シモキタ愚連隊

レコーディングの立ち会いという名目で実質的にはほとんどなんにもやってないといういかにもな数時間を過ごして、その後どうせ終電もなくなってしまったし、朝からなんにも口にしてなかったので食事できる店を探してぶらぶらと下北を歩き回る。

途中で深夜までやってるリサイクル書店(ブックオフではない)に寄って、なかなか全巻揃いでお目にかかることがなかった古谷実の『ヒミズ』4巻セットを棚の一番上の方からやけにハキハキした店員に下ろしてもらって買う。

日曜だったからなのか、ひとりで入れて酒飲まなくてすみそうな店はぜんぜん見つからなくて、<ZOO>に通っていたころに毎週始発待ちをしていたブーフーウーが、未だに健在なのを発見しフラフラ入りそうになったものの、さすがに15年も遡って感傷に浸ることもなかろうよって思いとどまり、なんだかよくわからないうらぶれた中華料理屋に入って結局ジョッキでビールを飲む。ジョッキ片手に『ヒミズ』を読む。

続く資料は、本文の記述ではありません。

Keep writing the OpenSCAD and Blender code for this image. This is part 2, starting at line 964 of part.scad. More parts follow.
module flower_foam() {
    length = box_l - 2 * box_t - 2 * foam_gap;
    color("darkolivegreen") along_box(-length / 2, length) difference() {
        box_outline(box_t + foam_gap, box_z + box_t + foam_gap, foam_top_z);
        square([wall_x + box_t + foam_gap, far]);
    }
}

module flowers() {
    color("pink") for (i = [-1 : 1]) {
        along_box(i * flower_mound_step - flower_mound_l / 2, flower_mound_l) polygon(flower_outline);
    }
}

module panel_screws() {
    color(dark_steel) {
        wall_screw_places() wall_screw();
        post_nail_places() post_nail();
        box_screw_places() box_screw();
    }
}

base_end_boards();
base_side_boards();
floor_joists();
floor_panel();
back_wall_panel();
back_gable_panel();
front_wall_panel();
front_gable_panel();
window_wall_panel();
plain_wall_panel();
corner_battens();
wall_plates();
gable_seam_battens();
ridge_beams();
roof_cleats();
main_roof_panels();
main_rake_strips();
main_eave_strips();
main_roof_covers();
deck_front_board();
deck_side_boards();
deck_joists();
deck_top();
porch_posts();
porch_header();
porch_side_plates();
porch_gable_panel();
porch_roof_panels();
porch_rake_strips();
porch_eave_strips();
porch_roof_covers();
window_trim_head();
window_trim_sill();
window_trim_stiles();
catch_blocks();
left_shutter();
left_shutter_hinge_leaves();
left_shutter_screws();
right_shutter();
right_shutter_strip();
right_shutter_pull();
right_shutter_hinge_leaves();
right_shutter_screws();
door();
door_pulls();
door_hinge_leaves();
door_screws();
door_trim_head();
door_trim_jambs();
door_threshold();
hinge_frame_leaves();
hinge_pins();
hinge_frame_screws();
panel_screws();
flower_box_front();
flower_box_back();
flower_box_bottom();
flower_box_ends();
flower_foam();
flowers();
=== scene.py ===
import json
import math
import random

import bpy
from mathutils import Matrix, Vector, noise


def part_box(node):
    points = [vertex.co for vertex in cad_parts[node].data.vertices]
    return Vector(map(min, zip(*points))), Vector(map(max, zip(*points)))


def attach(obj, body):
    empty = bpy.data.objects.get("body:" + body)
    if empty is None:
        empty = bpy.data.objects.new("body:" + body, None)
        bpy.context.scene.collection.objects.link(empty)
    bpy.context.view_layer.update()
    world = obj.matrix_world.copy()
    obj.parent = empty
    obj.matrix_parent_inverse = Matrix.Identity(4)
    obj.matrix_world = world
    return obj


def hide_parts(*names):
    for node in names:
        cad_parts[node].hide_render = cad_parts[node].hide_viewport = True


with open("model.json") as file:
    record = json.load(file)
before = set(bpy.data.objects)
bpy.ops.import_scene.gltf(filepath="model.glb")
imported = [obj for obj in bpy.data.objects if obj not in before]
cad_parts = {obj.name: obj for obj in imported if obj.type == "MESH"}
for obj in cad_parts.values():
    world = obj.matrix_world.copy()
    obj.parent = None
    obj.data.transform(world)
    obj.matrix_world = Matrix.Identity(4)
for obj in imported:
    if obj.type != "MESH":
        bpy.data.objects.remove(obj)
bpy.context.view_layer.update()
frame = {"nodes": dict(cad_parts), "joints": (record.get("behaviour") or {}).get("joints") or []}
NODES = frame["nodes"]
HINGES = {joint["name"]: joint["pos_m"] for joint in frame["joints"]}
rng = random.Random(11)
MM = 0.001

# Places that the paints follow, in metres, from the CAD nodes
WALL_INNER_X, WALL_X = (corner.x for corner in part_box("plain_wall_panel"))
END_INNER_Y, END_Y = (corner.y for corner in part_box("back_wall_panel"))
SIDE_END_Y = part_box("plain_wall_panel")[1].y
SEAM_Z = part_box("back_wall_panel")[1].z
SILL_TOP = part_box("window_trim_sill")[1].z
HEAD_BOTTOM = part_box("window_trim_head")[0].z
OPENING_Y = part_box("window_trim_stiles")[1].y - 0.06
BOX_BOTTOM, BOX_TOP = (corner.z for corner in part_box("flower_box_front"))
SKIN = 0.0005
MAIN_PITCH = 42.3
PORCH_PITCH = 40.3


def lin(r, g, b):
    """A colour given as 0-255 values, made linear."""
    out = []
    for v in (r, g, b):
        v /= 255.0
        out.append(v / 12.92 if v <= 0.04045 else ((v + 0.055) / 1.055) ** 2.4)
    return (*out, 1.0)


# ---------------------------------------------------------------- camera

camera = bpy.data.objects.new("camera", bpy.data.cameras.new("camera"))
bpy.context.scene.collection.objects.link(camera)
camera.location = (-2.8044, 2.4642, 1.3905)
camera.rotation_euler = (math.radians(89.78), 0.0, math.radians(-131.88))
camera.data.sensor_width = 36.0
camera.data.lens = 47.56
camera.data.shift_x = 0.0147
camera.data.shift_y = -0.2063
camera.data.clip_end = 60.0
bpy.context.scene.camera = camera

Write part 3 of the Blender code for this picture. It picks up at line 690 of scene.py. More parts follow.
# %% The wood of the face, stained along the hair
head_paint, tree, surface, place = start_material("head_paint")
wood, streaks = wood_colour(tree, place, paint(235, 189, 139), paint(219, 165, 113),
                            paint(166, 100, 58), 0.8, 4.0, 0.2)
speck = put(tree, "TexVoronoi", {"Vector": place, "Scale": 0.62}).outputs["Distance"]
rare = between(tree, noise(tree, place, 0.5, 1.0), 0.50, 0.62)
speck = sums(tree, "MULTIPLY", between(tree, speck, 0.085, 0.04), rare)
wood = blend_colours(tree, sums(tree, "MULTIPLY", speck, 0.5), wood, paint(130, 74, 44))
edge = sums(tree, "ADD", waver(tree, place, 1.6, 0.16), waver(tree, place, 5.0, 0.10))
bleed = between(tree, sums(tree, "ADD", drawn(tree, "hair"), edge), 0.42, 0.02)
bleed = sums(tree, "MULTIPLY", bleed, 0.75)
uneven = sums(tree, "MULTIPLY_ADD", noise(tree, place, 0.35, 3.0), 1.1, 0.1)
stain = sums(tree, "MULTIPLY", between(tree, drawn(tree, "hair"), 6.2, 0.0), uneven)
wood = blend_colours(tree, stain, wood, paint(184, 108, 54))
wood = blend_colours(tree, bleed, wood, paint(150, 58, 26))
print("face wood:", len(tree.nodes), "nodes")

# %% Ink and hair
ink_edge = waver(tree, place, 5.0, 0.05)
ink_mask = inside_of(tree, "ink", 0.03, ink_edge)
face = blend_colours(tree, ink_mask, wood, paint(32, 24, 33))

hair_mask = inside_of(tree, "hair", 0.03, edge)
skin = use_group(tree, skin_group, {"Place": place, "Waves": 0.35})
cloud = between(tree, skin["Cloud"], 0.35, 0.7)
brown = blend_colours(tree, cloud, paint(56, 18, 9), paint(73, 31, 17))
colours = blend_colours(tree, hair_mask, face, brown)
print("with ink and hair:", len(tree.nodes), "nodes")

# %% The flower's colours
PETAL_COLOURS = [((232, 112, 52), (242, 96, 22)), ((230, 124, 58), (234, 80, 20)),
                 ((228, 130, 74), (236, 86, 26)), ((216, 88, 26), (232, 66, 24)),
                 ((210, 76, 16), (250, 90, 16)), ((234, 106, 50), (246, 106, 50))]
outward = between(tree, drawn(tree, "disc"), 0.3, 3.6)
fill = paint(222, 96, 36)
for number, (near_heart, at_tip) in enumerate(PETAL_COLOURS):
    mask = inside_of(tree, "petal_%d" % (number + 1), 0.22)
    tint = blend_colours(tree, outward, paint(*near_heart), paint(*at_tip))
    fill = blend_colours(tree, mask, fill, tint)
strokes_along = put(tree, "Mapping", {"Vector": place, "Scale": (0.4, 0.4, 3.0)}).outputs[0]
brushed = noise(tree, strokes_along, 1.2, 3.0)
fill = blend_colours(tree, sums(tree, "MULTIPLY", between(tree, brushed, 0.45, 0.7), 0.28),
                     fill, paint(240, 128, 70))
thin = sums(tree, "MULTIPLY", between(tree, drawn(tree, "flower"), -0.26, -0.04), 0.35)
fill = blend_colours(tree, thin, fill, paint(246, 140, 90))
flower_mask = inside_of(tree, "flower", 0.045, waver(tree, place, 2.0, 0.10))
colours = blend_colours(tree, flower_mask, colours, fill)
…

あんまり雑音を気にしないようにしようと思ったんだけど、どうしてもギターケース抱えた連中のことが気になってしまい、マンガはあんまり頭に入ってこなかった。

それって単なる人種差別的な発想じゃんと我ながら呆れかえってしまったんだけど、この晩はホントにギター抱えた小僧たちがウザったらしくてしょうがなかった。目が腐ってる、話が腐ってる、きっとやってる音楽も腐ってるんだろう、とか。反面、バンドごっこをやってた若かりし自分も、あんな言動を繰り返していたんだろうかって思い出そうとしても思い出せなかったり。

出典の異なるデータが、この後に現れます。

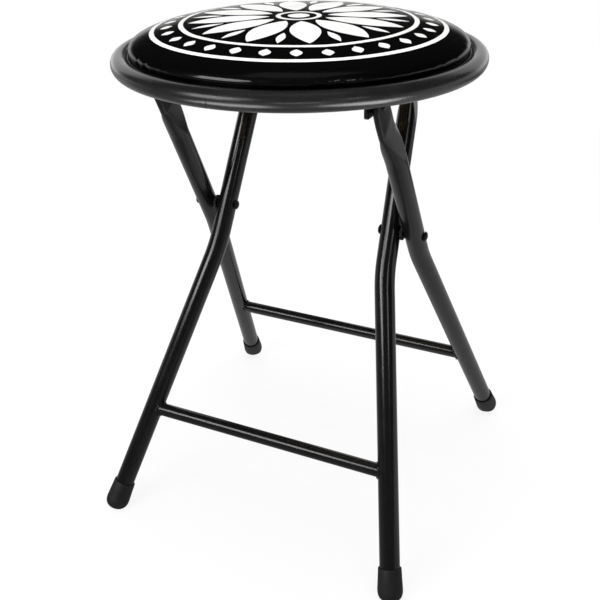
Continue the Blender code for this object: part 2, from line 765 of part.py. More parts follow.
def make_frames(outer, inner, crossing):
    """Both frames with their bars, tips and rivets. Returns the fold pivot."""
    root = add_pivot("outer_frame", (0, 0, 0))
    fold = add_pivot("leg_fold", (0, *crossing), root)
    inner_face = inner.side_point(crossing[1]).x
    outer_face = outer.side_point(crossing[1]).x
    radius = TUBE_DIAMETER / 2
    pivot_low = inner_face - radius - GAP
    pivot_high = outer_face + radius + GAP
    lean = SPACER_DIAMETER / 2 * abs(inner.knee.x - inner.neck.x) / (inner.neck.z - inner.knee.z)
    for side, mirror in SIDES:
        pivot_hole = rod_cutter("pivot_hole_" + side, ((pivot_low - CUT_PAST) * mirror, *crossing),
                                ((pivot_high + CUT_PAST) * mirror, *crossing), RIVET_DIAMETER / 2 + GAP)
        hinge_hole = rod_cutter("hinge_hole_" + side, (OUTER_TOP_X * mirror - CUT_PAST, HINGE_Y, HINGE_Z),
                                (OUTER_TOP_X * mirror + CUT_PAST, HINGE_Y, HINGE_Z), RIVET_DIAMETER / 2 + GAP)
        catch_hole = rod_cutter("catch_hole_" + side, (INNER_TOP_X * mirror - CUT_PAST, CATCH_Y, CATCH_Z),
                                (INNER_TOP_X * mirror + CUT_PAST, CATCH_Y, CATCH_Z),
                                CATCH_SPIGOT_DIAMETER / 2 + GAP)
        make_leg("outer_leg_" + side, outer, mirror, (pivot_hole, hinge_hole), root)
        make_leg("inner_leg_" + side, inner, mirror, (pivot_hole, catch_hole), fold)
        make_tip("outer_foot_" + side, outer, mirror, root)
        make_tip("inner_foot_" + side, inner, mirror, fold)
        name = "pivot_rivet_" + side
        make_rivet(name, pivot_low, pivot_high, crossing, mirror, root, dark_steel(name))
        spacer_low = inner_face + radius + GAP + lean
        spacer_high = outer_face - radius - GAP - lean
        make_spacer("pivot_spacer_" + side, spacer_low, spacer_high, crossing, mirror, root)
    make_crossbar("outer_crossbar", outer, OUTER_BAR_Z, root)
    make_crossbar("inner_crossbar", inner, INNER_BAR_Z, fold)
    make_catch_bar(inner, fold)
    return root


def make_seat(root):
    """Everything that turns with the seat about its front hinge."""
    seat = add_pivot("seat_hinge", (0, HINGE_Y, HINGE_Z), root)
    ear = bracket_outer_x()
    rim_fit = rim_fit_cutter()
    front_holes = []
    back_holes = []
    for side, mirror in SIDES:
        flange_x = (ear - BRACKET_THICKNESS - BRACKET_FLANGE / 2 - BRACKET_THICKNESS / 4) * mirror
        bracket_holes = []
        for spot, sign in (("front", -1), ("rear", 1)):
            name = f"bracket_screw_{side}_{spot}"
            place = (flange_x, HINGE_Y + sign * BRACKET_SCREW_SPREAD / 2, STRAP_UNDER_Z - BRACKET_THICKNESS)
            bracket_holes.append(screw_hole(name, place))
            make_screw(name, place, seat)
        block_holes = []
        for spot, sign in (("front", -1), ("rear", 1)):
            name = f"catch_screw_{side}_{spot}"
            offset = CATCH_BAR_DIAMETER / 2 + GAP + BLOCK_WALL + BLOCK_FLANGE / 2
            place = (BLOCK_X * mirror, CATCH_Y + sign * offset, STRAP_UNDER_Z - BLOCK_FLANGE_THICKNESS)
            block_holes.append(screw_hole(name, place))
            make_screw(name, place, seat)
        ear_hole = rod_cutter("ear_hole_" + side, (ear * mirror - CUT_PAST, HINGE_Y, HINGE_Z),
                              (ear * mirror + CUT_PAST, HINGE_Y, HINGE_Z), RIVET_DIAMETER / 2 + GAP)
        make_bracket("hinge_bracket_" + side, mirror, bracket_holes + [ear_hole], seat)
        make_block("catch_block_" + side, mirror, block_holes, seat)
        washer_low = ear + GAP
        make_washer("hinge_washer_" + side, washer_low, washer_low + WASHER_THICKNESS, (HINGE_Y, HINGE_Z),
                    mirror, root)
        name = "hinge_rivet_" + side
        make_rivet(name, ear - BRACKET_THICKNESS - GAP, OUTER_TOP_X + FLAT_THICKNESS / 2 + GAP,
                   (HINGE_Y, HINGE_Z), mirror, root, dark_steel(name))
        front_holes += bracket_holes
        back_holes += block_holes
    make_strap("front_strap", HINGE_Y, FRONT_STRAP_WIDTH, rim_fit, front_holes, seat)
    make_strap("rear_strap", CATCH_Y, REAR_STRAP_WIDTH, rim_fit, back_holes, seat)
    make_rim(seat)
    make_board(front_holes + back_holes, seat)
    make_foam(seat)
    make_cover(seat)


def centre_on_floor(root):
    """Move the whole stool so that the origin is under the middle of its outline."""
    bpy.context.view_layer.update()
    graph = bpy.context.evaluated_depsgraph_get()
    low_y, high_y = math.inf, -math.inf
    for thing in bpy.data.objects:
        if thing.type != "MESH" or thing.hide_render:
            continue
        shape = thing.evaluated_get(graph)
        for vertex in shape.data.vertices:
            reach = (shape.matrix_world @ vertex.co).y
            low_y, high_y = min(low_y, reach), max(high_y, reach)
    shift = Matrix.Translation((0, -(low_y + high_y) / 2, 0))
    for thing in bpy.data.objects:
        if thing.parent is None:
            thing.matrix_world = shift @ thing.matrix_world


def main():
    clear_scene()
    outer = outer_leg()
    inner = inner_leg()
    crossing = frame_crossing(outer, inner)
    root = make_frames(outer, inner, crossing)
    make_seat(root)
    centre_on_floor(root)


main()
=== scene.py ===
import json
import math

import bmesh
import bpy
from mathutils import Matrix, Vector
from mathutils.bvhtree import BVHTree


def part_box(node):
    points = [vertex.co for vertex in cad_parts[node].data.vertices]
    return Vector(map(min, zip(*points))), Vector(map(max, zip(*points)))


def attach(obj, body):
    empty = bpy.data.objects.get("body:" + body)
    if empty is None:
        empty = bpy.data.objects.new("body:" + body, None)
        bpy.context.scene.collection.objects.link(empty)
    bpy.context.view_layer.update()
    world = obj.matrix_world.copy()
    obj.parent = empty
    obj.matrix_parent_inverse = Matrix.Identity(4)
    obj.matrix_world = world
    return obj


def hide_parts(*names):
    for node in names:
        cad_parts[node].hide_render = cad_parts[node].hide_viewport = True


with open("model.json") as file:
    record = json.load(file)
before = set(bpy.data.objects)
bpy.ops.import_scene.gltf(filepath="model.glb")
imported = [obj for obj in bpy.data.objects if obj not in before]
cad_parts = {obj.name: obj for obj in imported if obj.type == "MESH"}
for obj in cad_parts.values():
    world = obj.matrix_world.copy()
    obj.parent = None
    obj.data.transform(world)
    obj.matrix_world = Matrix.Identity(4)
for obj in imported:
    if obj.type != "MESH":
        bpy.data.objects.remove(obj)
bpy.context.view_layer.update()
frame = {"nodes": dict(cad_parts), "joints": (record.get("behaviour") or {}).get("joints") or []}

mm = 0.001
sides = (("left", -1), ("right", 1))
sameSpot = 0.02 * mm  # points closer than this are joined


def middle(node):
    low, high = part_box(node)
    return (low + high) / 2


hinge = Vector(next(joint["pos_m"] for joint in frame["joints"] if joint["name"] == "seat_fold"))
seatCentre = middle("seat_rim")
catchBar = middle("catch_bar")


# Nodes and materials

noiseLow, noiseHigh = 0.3, 0.7  # most values of a noise texture lie between these


def linear(hexColour):
    parts = [int(hexColour[index:index + 2], 16) / 255 for index in (1, 3, 5)]
    return (*(part / 12.92 if part <= 0.04045 else ((part + 0.055) / 1.055) ** 2.4
              for part in parts), 1)


# Adds one node; inputs maps a socket to a value or to another node's output
def addNode(tree, kind, inputs=(), **settings):
    node = tree.nodes.new(kind)
    for name, value in settings.items():
        setattr(node, name, value)
    for socket, value in dict(inputs).items():
        if isinstance(value, bpy.types.NodeSocket):
            tree.links.new(value, node.inputs[socket])
        else:
            node.inputs[socket].default_value = value
    return node


def newMaterial(name, look):
    made = bpy.data.materials.new(name)
    made.use_nodes = True
    tree = made.node_tree
    shader = tree.nodes["Principled BSDF"]
    shader.inputs["Roughness"].default_value = look["roughness"]
    if "metallic" in look:
        shader.inputs["Metallic"].default_value = look["metallic"]
    else:
        shader.inputs["IOR"].default_value = look["ior"]
    place = addNode(tree, "ShaderNodeTexCoord").outputs["Object"]
    return made, tree, shader, place


def ramp(tree, factor, stops):
    node = addNode(tree, "ShaderNodeValToRGB", {"Fac": factor})
    elements = node.color_ramp.elements
    while len(elements) < len(stops):
        elements.new(0.5)
    for element, (position, colour) in zip(elements, stops):
        element.position = position
        element.color = linear(colour)
    return node.outputs["Color"]


powderCoatLook = {
    "dark": "#0f0f0f", "pale": "#131313", "roughness": 0.18, "roughnessSpread": 0.05, "ior": 1.52,
    "peelSize": 1.4 * mm, "peelDepth": 0.0035 * mm, "patchSize": 22 * mm,
}


# Gloss black powder coat, sprayed and baked on steel tube: the skin flows out nearly flat, with a
# fine orange peel that breaks up the edges of reflections and a slightly uneven gloss
def powderCoat(name, look):
    made, tree, shader, place = newMaterial(name, look)
    patches = addNode(tree, "ShaderNodeTexNoise", {
        "Vector": place, "Scale": 1 / look["patchSize"], "Detail": 4})
    colour = ramp(tree, patches.outputs["Fac"], ((0.35, look["dark"]), (0.7, look["pale"])))
    tree.links.new(colour, shader.inputs["Base Color"])
    half = look["roughnessSpread"] / 2
    gloss = addNode(tree, "ShaderNodeMapRange", {
        "Value": patches.outputs["Fac"], "From Min": noiseLow, "From Max": noiseHigh,
        "To Min": look["roughness"] - half, "To Max": look["roughness"] + half})
    tree.links.new(gloss.outputs["Result"], shader.inputs["Roughness"])
    peel = addNode(tree, "ShaderNodeTexNoise", {
        "Vector": place, "Scale": 1 / look["peelSize"], "Detail": 1})
    bump = addNode(tree, "ShaderNodeBump", {
        "Height": peel.outputs["Fac"], "Distance": look["peelDepth"], "Strength": 1.0})
    tree.links.new(bump.outputs["Normal"], shader.inputs["Normal"])
    return made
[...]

ようやく家に帰って、一気に『ヒミズ』を読み終わって、夢ってなんだとか普通ってなんだとか今になってようやく深く突き刺さるテーマに悶々として、それで最後に地獄に突き落とされて救いようもないくら〜い気持ちになって、さらに悪魔からのコールのような午前4時の重すぎる電話で現実的な底の底に突き落とされて、魔の日曜は終わることなく曙を迎えてしまったのだった。